Her contributions to Iowa State are equally impressive. Rover, a veteran Cyclone who received her entire education from Iowa State (BSCS’84; MSCpE’86; PhDCpE’89), has held the positions of ECpE professor; CoE associate dean for academic and student affairs; and associate chair for undergraduate programs in ECpE.
Throughout her years at Iowa State, she has taught several courses in computer engineering, and conducted research on the design and analysis of computer systems as well as various aspects of engineering education.
Most recently, Rover and her computer systems research team have been investigating system-level design methods for high-performance embedded systems, while her educational research group has been investigating factors that affect student success and working on innovations in curriculum.
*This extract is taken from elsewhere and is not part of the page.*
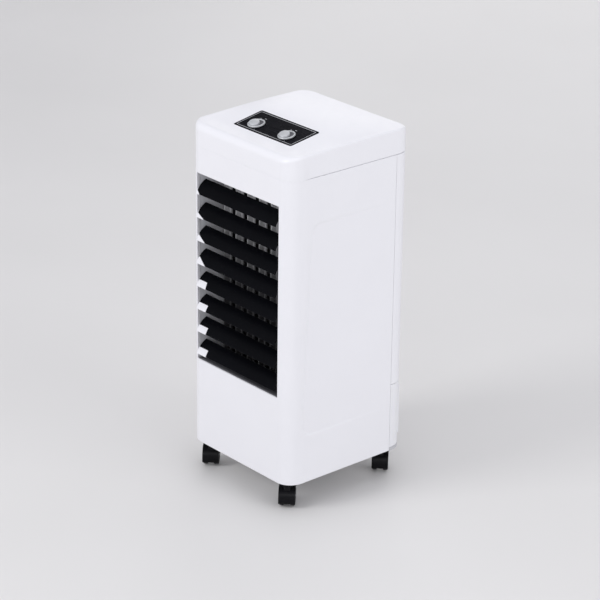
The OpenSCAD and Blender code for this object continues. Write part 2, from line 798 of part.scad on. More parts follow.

Her educational research has led to several NSF-funded projects, such as the E2020 Scholars Program; Student Enrollment and Engagement through Connections (SEEC); Strengthening the Professoriate (SP@ISU); and the Iowa-Illinois-Nebraska STEM Partnership for Innovation in Research and Education. Each of the projects aims to recruit and retain students in engineering and STEM majors, an initiative Rover strongly supports.
In addition to her honorable selection as ASEE Fellow, Rover has received several awards for her work in engineering education, including the National Science Foundation Early Career Award, which was coupled with a grant that enabled her to develop her scholarship in teaching and learning.
Rover said the gratitude of students is also high on her list of honors, but her children’s success at Iowa State has been among her proudest achievements, as her daughter is a BSChemE’11 graduate and her son a sophomore in mechanical engineering.
“While not a career accomplishment, it’s hard to imagine a more satisfying reward,” she said.